As illustrated in FIGS. 1A-1C, in traditional molding, a mold 108 is applied to a planar substrate 100 with associated LED chips 102. The cavities in the mold are filled with a suitable encapsulating/optical material such as silicone or epoxy. The encapsulant is then at least partially cured, and the mold removed, leaving behind encapsulant on the surface in the form of a primary optical element. In order to remove the mold from the primary optic after at least partial curing, it is necessary that there are no regions of ‘overhang’ which would prohibit mold removal. This limitation in particular can inhibit the molding of many collimating-type optics. While there are molding techniques which can allow overhang geometries, they typically involve complex molds with moving parts which are not suitable for batch fabrication of many molded elements in an array on one surface. Additionally, the inclusion of a substrate interferes with these processes. Undercuts on optics require mold pieces to pull out sideways. These mold types are called side actions. Furthermore, traditional molds must be used; a more efficient dispensing process without a mold cannot be utilized to create complex primary optics for a plurality of LEDs on a surface because molds are currently required to provide complex shaping.

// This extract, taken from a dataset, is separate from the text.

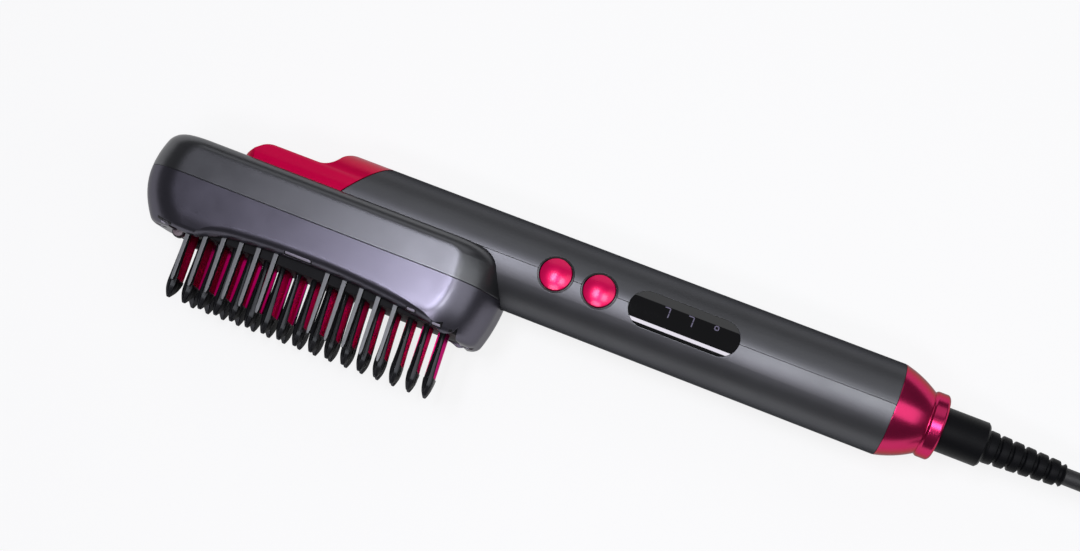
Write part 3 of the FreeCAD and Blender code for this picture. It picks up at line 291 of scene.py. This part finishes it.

As a result of these limitations, beam shaping is typically achieved through the use of ‘secondary’ optics. Such secondary optics generally increase the overall cost and reduce efficiency. Further, the shape of the secondary optic can be limited by the size and geometry of the primary LED optic or lens—this can further reduce efficiency and limit the potential for beam shaping in some applications, particularly those involving collimation of the LED light, where it is helpful to bring the optical element as close to the light source (LED chip or chips) as possible. The use of secondary optics can result in lighting solutions which are bulky, require additional design work and alignment, optical loss, and additional costs. Therefore, it is desirable to be able to create primary optics with overhangs or undercuts in a more efficient manner.